__WHAT THE TASK ASKS__: Comb the records below for the string "bending" and copy each line where it turns up.

— start GIVEN INFORMATION —

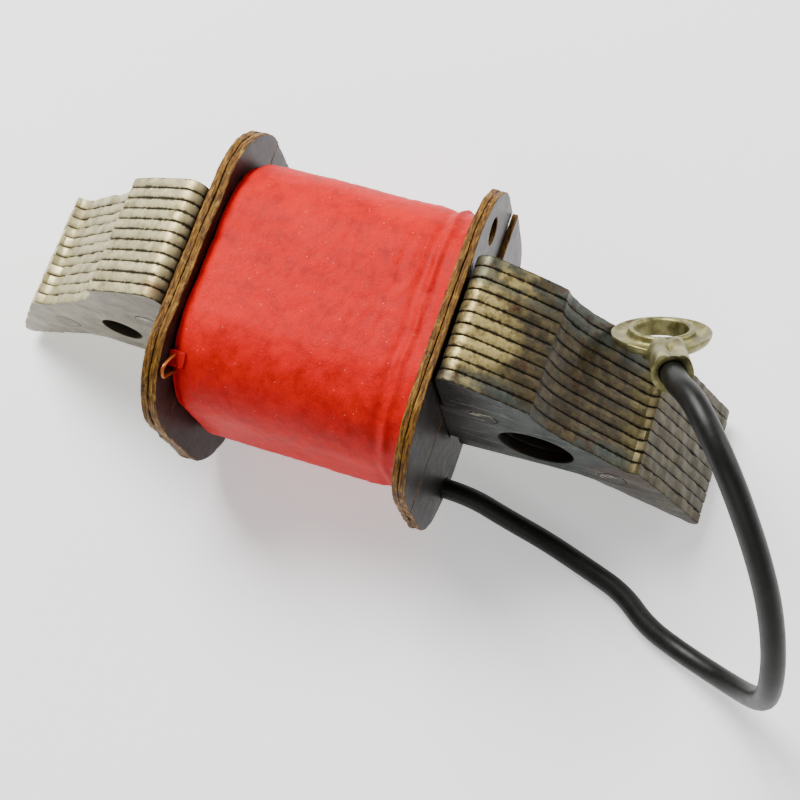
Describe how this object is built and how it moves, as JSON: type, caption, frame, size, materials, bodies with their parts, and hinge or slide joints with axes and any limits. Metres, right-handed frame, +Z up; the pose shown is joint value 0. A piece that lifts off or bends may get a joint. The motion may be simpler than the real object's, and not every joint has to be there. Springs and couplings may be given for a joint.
{
  "type": "ignition coil",
  "caption": "Flywheel magneto ignition coil: taped winding between fibre cheeks on a curved laminated steel core, with a black lead ending in a crimped ring terminal",
  "frame": {"origin": "on the resting plane through the bottom edges of the fibre cheeks, below the middle of the core and of the lamination stack", "axes": "+X along the core from the arm with the small hole to the arm with the large hole, +Y through the lamination stack from the front plate to the back plate, +Z up towards the flywheel arc"},
  "size_m": [0.0778, 0.0347, 0.0294],
  "materials": {
    "core_steel": "satin",
    "rivet_steel": "satin",
    "pressboard": "matte",
    "magnet_wire": "gloss",
    "insulation_paper": "matte",
    "tape_red": "satin",
    "tape_red_flap": "satin",
    "solder": "satin",
    "fibre_board": "matte",
    "lead_pvc": "satin",
    "sleeve_varnished": "matte",
    "strand_copper": "satin",
    "terminal_tin": "satin"
  },
  "bodies": {
    "root": {"lamination_01": "core_steel", "lamination_02": "core_steel", "lamination_03": "core_steel", "lamination_04": "core_steel", "lamination_05": "core_steel", "lamination_06": "core_steel", "lamination_07": "core_steel", "lamination_08": "core_steel", "lamination_09": "core_steel", "lamination_10": "core_steel", "lamination_11": "core_steel", "core_rivets": "rivet_steel", "core_insulation": "pressboard", "copper_winding": "magnet_wire", "winding_paper": "insulation_paper", "tape_wrap": "tape_red", "tape_end_flap": "tape_red_flap", "start_wire": "magnet_wire", "earth_solder": "solder", "left_cheek_full_board": "fibre_board", "left_cheek_upper_half": "fibre_board", "left_cheek_lower_half": "fibre_board", "right_cheek_full_board": "fibre_board", "right_cheek_upper_half": "fibre_board", "right_cheek_lower_half": "fibre_board", "lead_inner_stub": "lead_pvc", "lead_solder_joint": "solder", "finish_wire": "magnet_wire", "joint_sleeve": "sleeve_varnished", "lead_wire": "lead_pvc", "lead_conductor": "strand_copper", "ring_terminal": "terminal_tin"}
  },
  "joints": []
}
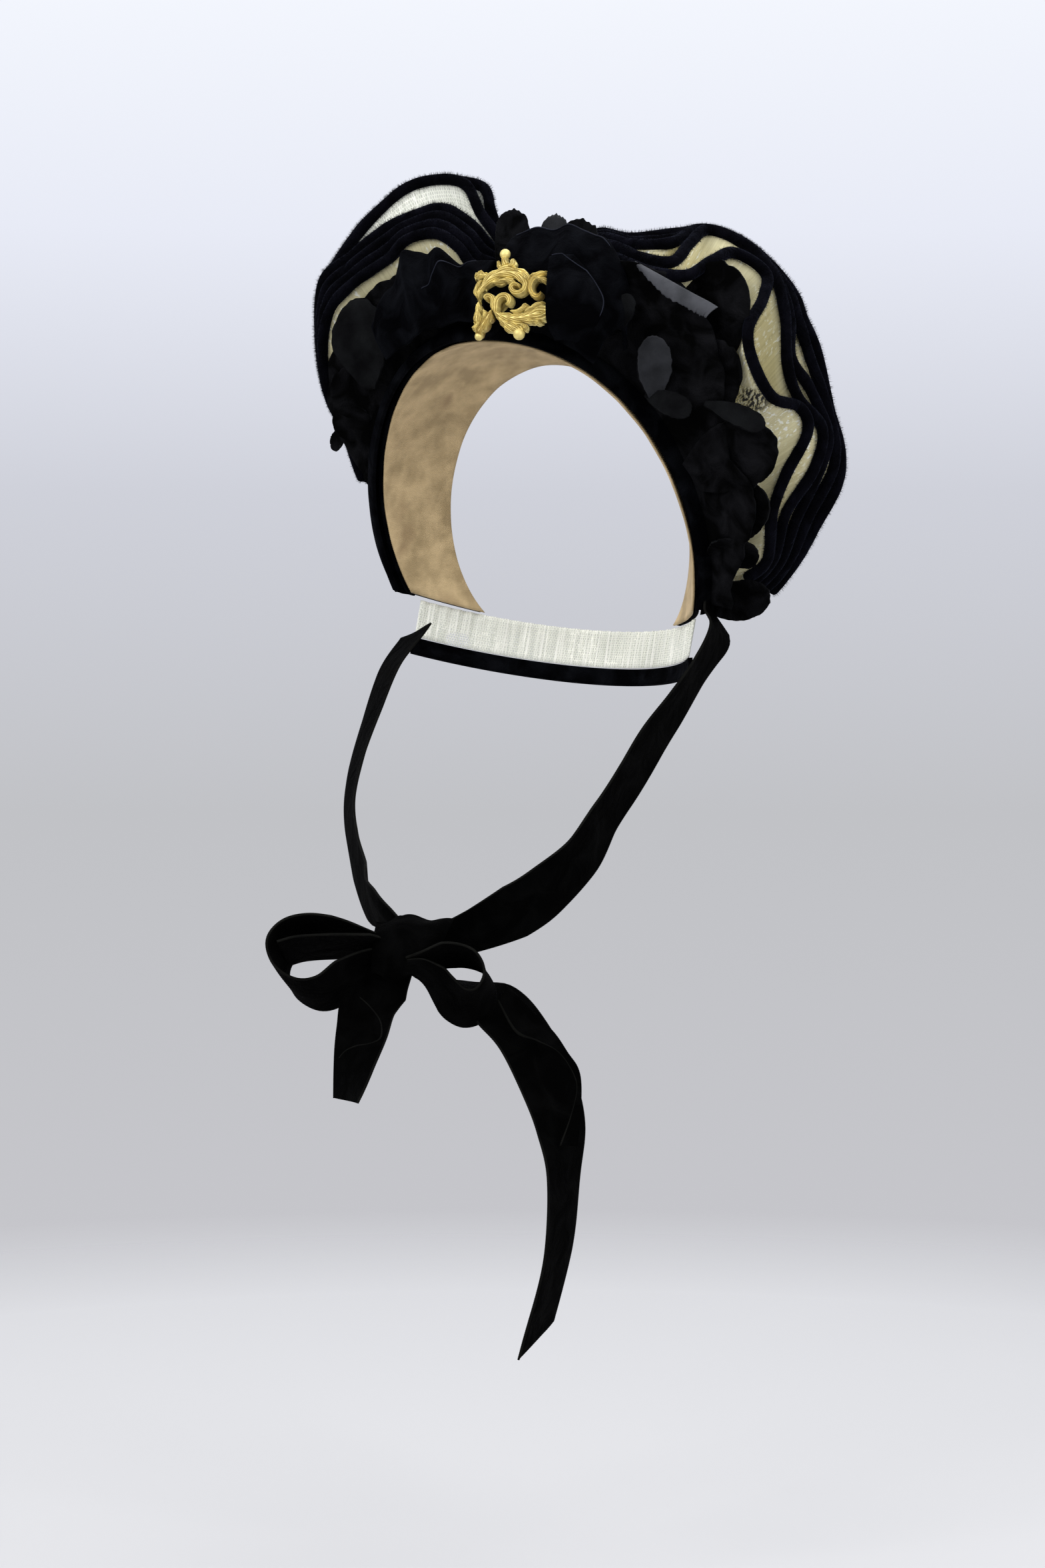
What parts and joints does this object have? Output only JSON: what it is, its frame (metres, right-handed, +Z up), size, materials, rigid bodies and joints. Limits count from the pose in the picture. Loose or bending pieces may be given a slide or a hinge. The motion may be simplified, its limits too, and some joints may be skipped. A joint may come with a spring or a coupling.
{
  "type": "half bonnet",
  "caption": "Half bonnet of black velvet with fans of velvet-edged net ruffles, velvet petals, a gilt scroll ornament and a ribbon tied in a bow.",
  "frame": {"origin": "on the lining at the top of the head hollow, where the bonnet sits on a head", "axes": "+Z up as worn, -Y the way the wearer faces, +X to the wearer's left"},
  "size_m": [0.2642, 0.2238, 0.5128],
  "materials": {
    "black_velvet": "matt pile with a faint blue sheen",
    "black_velvet_ribbon": "matt pile",
    "charcoal_silk": "satin back of velvet",
    "tan_silk": "soft satin",
    "cream_net": "matt net",
    "matt_gilt": "matt gilt casting"
  },
  "bodies": {
    "root": {"crown_form": "black_velvet", "crown_lining": "tan_silk", "headband": "black_velvet", "bow_lobe_right": "black_velvet", "bow_lobe_left": "black_velvet", "ornament": "matt_gilt", "ruffle_roll_right_1": "black_velvet", "ruffle_roll_right_2": "black_velvet", "ruffle_roll_right_3": "black_velvet", "ruffle_roll_right_4": "black_velvet", "ruffle_roll_right_5": "black_velvet", "ruffle_net_right_1": "cream_net", "ruffle_net_right_2": "cream_net", "ruffle_net_right_3": "cream_net", "ruffle_net_right_4": "cream_net", "ruffle_net_right_5": "cream_net", "ruffle_roll_left_1": "black_velvet", "ruffle_roll_left_2": "black_velvet", "ruffle_roll_left_3": "black_velvet", "ruffle_roll_left_4": "black_velvet", "ruffle_roll_left_5": "black_velvet", "ruffle_roll_left_6": "black_velvet", "ruffle_net_left_1": "cream_net", "ruffle_net_left_2": "cream_net", "ruffle_net_left_3": "cream_net", "ruffle_net_left_4": "cream_net", "ruffle_net_left_5": "cream_net", "ruffle_net_left_6": "cream_net", "petal_right_blade": "charcoal_silk", "petal_right_crest": "black_velvet", "petal_right_back": "black_velvet", "petal_right_dark": "black_velvet", "petal_right_silk_top": "charcoal_silk", "petal_right_silk_wide": "charcoal_silk", "petal_right_silk_low": "charcoal_silk", "petal_right_leaf": "charcoal_silk", "petal_right_round": "black_velvet", "petal_right_low": "black_velvet", "petal_right_matt": "black_velvet", "petal_left_silk": "charcoal_silk", "petal_left_low": "black_velvet", "petal_left_crumpled": "black_velvet", "petal_left_fold": "black_velvet", "petal_top_left": "black_velvet", "petal_top_middle": "black_velvet", "petal_top_right": "black_velvet", "tab_right": "black_velvet", "tab_left": "black_velvet", "nape_net": "cream_net", "nape_edge": "black_velvet", "strap_right": "black_velvet_ribbon", "strap_left": "black_velvet_ribbon", "ribbon_tail_long": "black_velvet_ribbon", "ribbon_tail_short": "black_velvet_ribbon", "ribbon_loop_left": "black_velvet_ribbon", "ribbon_loop_right": "black_velvet_ribbon", "ribbon_knot": "black_velvet_ribbon"}
  },
  "joints": []
}
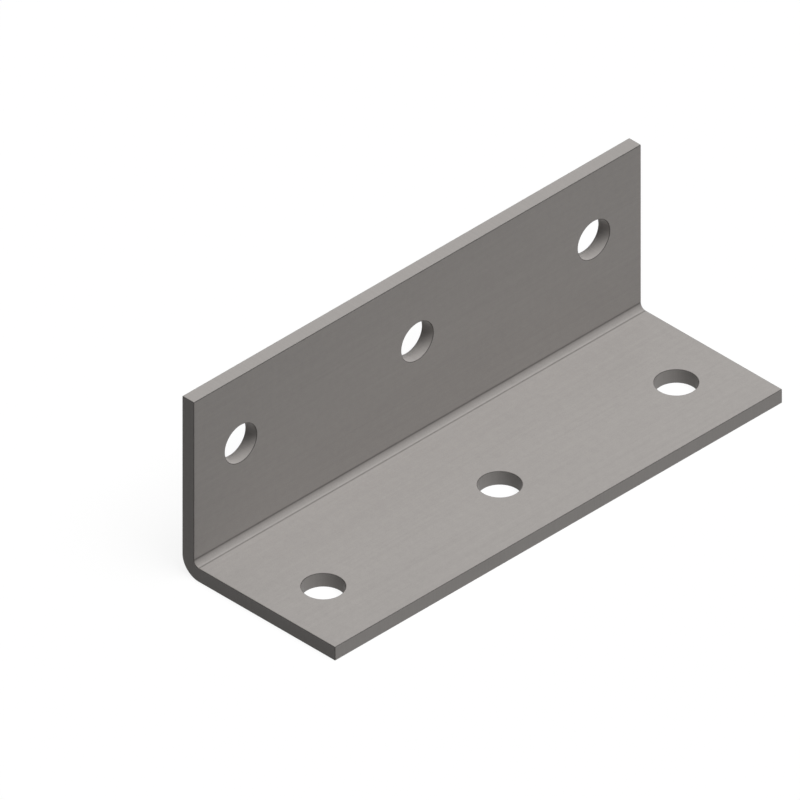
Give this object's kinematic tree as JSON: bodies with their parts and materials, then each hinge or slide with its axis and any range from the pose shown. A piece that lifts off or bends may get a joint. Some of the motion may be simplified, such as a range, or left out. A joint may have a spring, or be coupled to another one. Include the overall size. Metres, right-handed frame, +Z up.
{
  "type": "angle cleat",
  "caption": "Steel plate folded once to a right angle, with a row of round bolt holes along each leg, for joining two members at a corner.",
  "frame": {"origin": "centre of the flat leg's middle bolt hole, on the leg's underside, where the cleat is bolted down", "axes": "+Z up, out of the flat leg's top face; +X along the fold; +Y towards the heel and out of the upright leg's outer face"},
  "size_m": [0.19, 0.065, 0.065],
  "materials": {
    "steel_plate": "steel plate with a dull, warm grey phosphate coat, even on all faces, with lightly deburred edges where the dark steel shows"
  },
  "bodies": {
    "root": {"angle_cleat": "steel_plate"}
  },
  "joints": []
}
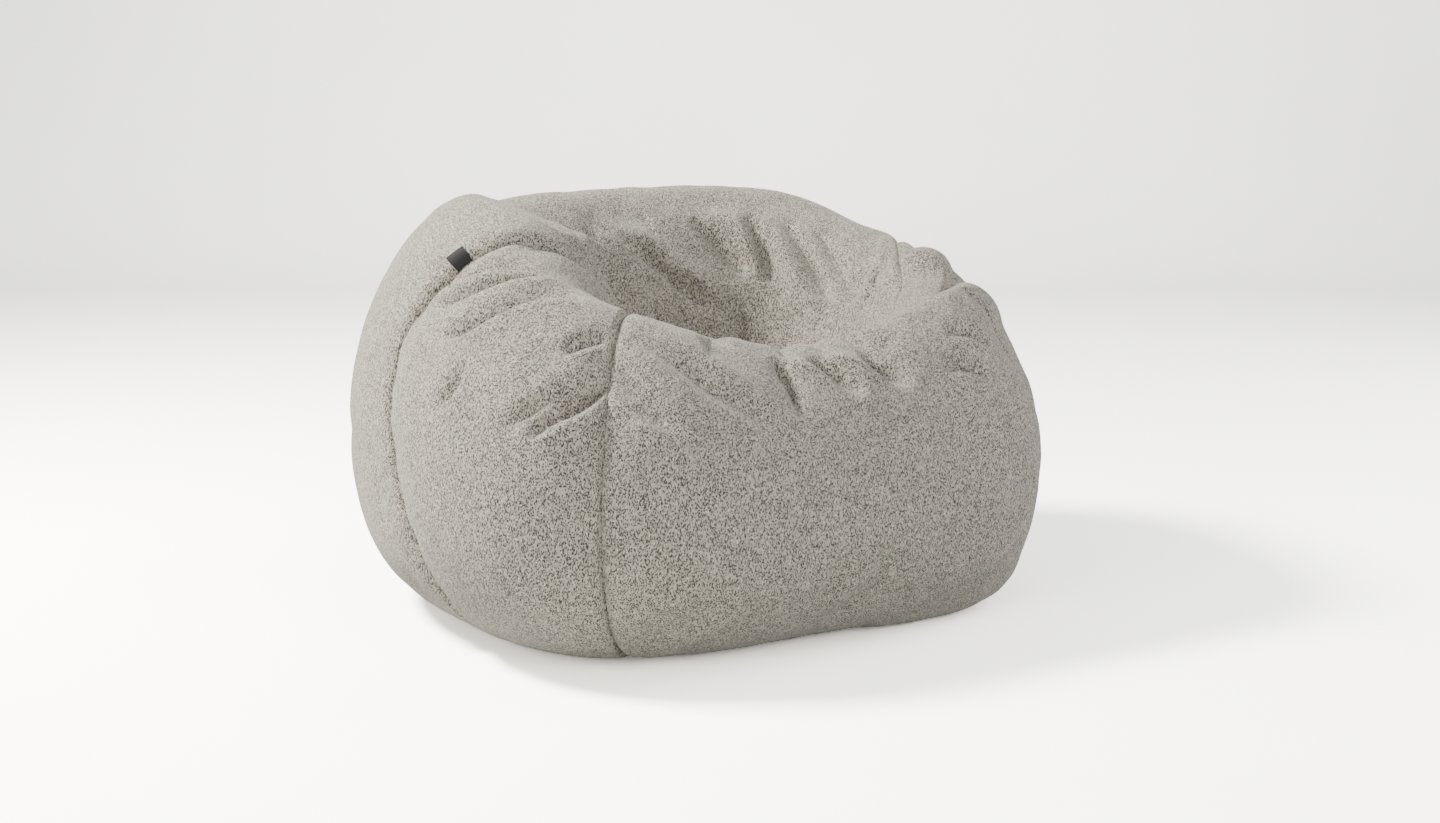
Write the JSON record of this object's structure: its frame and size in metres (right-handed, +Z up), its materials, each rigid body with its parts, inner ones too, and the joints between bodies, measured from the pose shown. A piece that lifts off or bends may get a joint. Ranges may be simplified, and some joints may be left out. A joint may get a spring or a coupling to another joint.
{
  "type": "bean bag chair",
  "caption": "Large round bean bag chair with a deep seat hollow, raised back and arms, sewn cloth cover and a zipped liner of foam beads.",
  "frame": {"origin": "centre of the footprint, on the floor", "axes": "+Z up, +X along the width, towards the sitter's left; the chair faces -Y"},
  "size_m": [1.1744, 0.975, 0.7073],
  "materials": {
    "cover_fabric": "matte flecked boucle weave, warm light grey",
    "base_fabric": "dense plain canvas, dark grey",
    "seam_tape": "cotton twill tape",
    "zip_tape": "woven polyester tape, grey",
    "zip_coil": "nylon coil, grey",
    "zip_metal": "die-cast zinc, grey lacquer",
    "label_ribbon": "satin ribbon, charcoal, no lettering",
    "liner_fabric": "thin plain polyester, white",
    "beads": "expanded polystyrene beads, white"
  },
  "bodies": {
    "bag": {"front_panel": "cover_fabric", "left_gusset": "cover_fabric", "right_gusset": "cover_fabric", "back_panel": "cover_fabric", "back_hem_panel": "cover_fabric", "crown_patch": "cover_fabric", "base_panel": "base_fabric", "seam_tape_back_left": "seam_tape", "seam_tape_front_left": "seam_tape", "seam_tape_front_right": "seam_tape", "seam_tape_back_right": "seam_tape", "seam_tape_base": "seam_tape", "zip_tape_upper": "zip_tape", "zip_tape_lower": "zip_tape", "liner_zip_tape_upper": "zip_tape", "liner_zip_tape_lower": "zip_tape", "zip_coil_upper": "zip_coil", "zip_coil_lower": "zip_coil", "liner_zip_coil_upper": "zip_coil", "liner_zip_coil_lower": "zip_coil", "zip_stops": "zip_metal", "liner_zip_stops": "zip_metal", "woven_label": "label_ribbon", "liner_left_gore": "liner_fabric", "liner_front_gore": "liner_fabric", "liner_right_gore": "liner_fabric", "liner_back_gore": "liner_fabric", "liner_base": "liner_fabric", "liner_crown": "liner_fabric", "bead_fill": "beads"},
    "cover_zip_slider": {"zip_slider": "zip_metal"},
    "cover_zip_pull": {"zip_pull": "zip_metal"},
    "liner_zip_slider": {"liner_zip_slider": "zip_metal"}
  },
  "joints": [
    {"name": "cover_zip_run", "type": "hinge", "parent": "bag", "child": "cover_zip_slider", "pos_m": [0.011, -0.60231, 0.112], "axis": [0, 0, -1], "range_deg": [0, 24.8]},
    {"name": "cover_zip_pull_swing", "type": "hinge", "parent": "cover_zip_slider", "child": "cover_zip_pull", "pos_m": [-0.218, 0.43412, 0.11136], "axis": [-0.0771, 0.3487, 0.9341], "range_deg": [0, 170]},
    {"name": "liner_zip_run", "type": "hinge", "parent": "bag", "child": "liner_zip_slider", "pos_m": [0.011, -0.61257, 0.168], "axis": [0, 0, -1], "range_deg": [0, 24.8]}
  ]
}
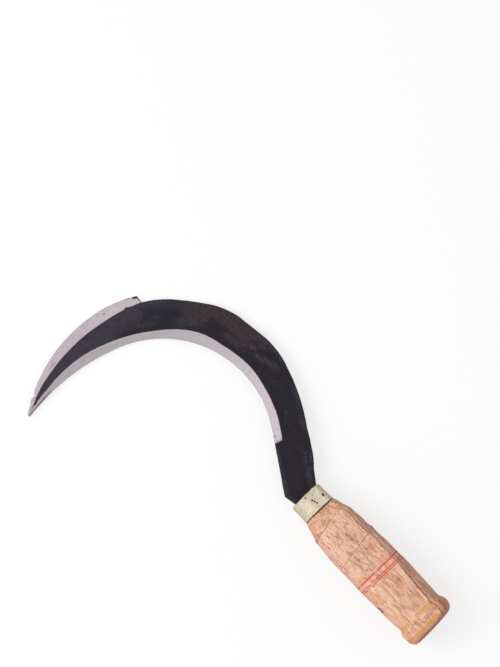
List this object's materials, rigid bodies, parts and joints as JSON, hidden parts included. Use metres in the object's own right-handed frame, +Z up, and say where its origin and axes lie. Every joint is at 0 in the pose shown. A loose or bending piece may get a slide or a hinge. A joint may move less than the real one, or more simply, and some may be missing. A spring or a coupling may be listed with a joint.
{
  "type": "double-edged sickle",
  "caption": "Hand sickle with a forged hooked blade, ground on its inner edge and on the back of its point, in a turned wooden handle with a brass ferrule.",
  "frame": {"origin": "middle of the sickle's box, on the surface it lies on", "axes": "+Y runs along the handle from the butt to the blade, +Z is up from the table to the ground faces, and the hook opens to -X"},
  "size_m": [0.1684, 0.3482, 0.042],
  "materials": {
    "blade_steel": "black forge scale with rust, ground bright along both cutting edges",
    "ferrule_brass": "pale worn brass with dents and pits",
    "brad_iron": "rusty iron",
    "handle_wood": "bare turned wood with worn red and yellow painted lines"
  },
  "bodies": {
    "root": {"blade": "blade_steel", "ferrule": "ferrule_brass", "ferrule_brad": "brad_iron", "handle": "handle_wood"}
  },
  "joints": []
}
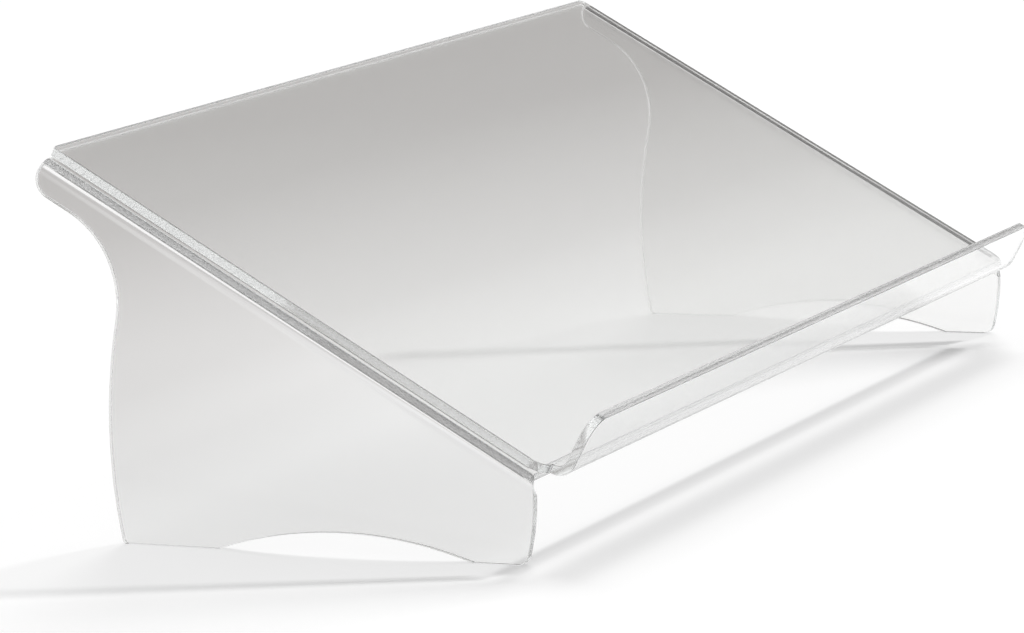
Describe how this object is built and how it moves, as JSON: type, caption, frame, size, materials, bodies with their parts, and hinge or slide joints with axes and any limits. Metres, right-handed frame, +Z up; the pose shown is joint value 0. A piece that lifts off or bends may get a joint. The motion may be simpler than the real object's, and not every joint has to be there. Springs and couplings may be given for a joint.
{
  "type": "document holder",
  "caption": "Clear acrylic in-line document holder: a sloped base sheet bent into shaped side legs, with a document plate and front ledge that pulls forward down the slope",
  "frame": {"origin": "On the desk, under the middle of the whole holder", "axes": "+X runs along the width to the user's right, the front ledge is towards -Y, +Z is up"},
  "size_m": [0.515, 0.2424, 0.164],
  "materials": {
    "clear_sheet": "clear cast acrylic with polished edges",
    "grip": "thin dark grey adhesive foam tape"
  },
  "bodies": {
    "base": {"bent_base": "clear_sheet", "left_grip_strip": "grip", "right_grip_strip": "grip"},
    "plate": {"document_plate": "clear_sheet"}
  },
  "joints": [
    {"name": "plate_slide", "type": "slide", "parent": "base", "child": "plate", "axis": [0, -0.866, -0.5], "range_m": [0, 0.06]}
  ]
}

— end GIVEN INFORMATION —

__RESPONSE__:
What parts and joints does this object have? Output only JSON: what it is, its frame (metres, right-handed, +Z up), size, materials, rigid bodies and joints. Limits count from the pose in the picture. Loose or bending pieces may be given a slide or a hinge. The motion may be simplified, its limits too, and some joints may be skipped. A joint may come with a spring or a coupling.
List this object's materials, rigid bodies, parts and joints as JSON, hidden parts included. Use metres in the object's own right-handed frame, +Z up, and say where its origin and axes lie. Every joint is at 0 in the pose shown. A loose or bending piece may get a slide or a hinge. A joint may move less than the real one, or more simply, and some may be missing. A spring or a coupling may be listed with a joint.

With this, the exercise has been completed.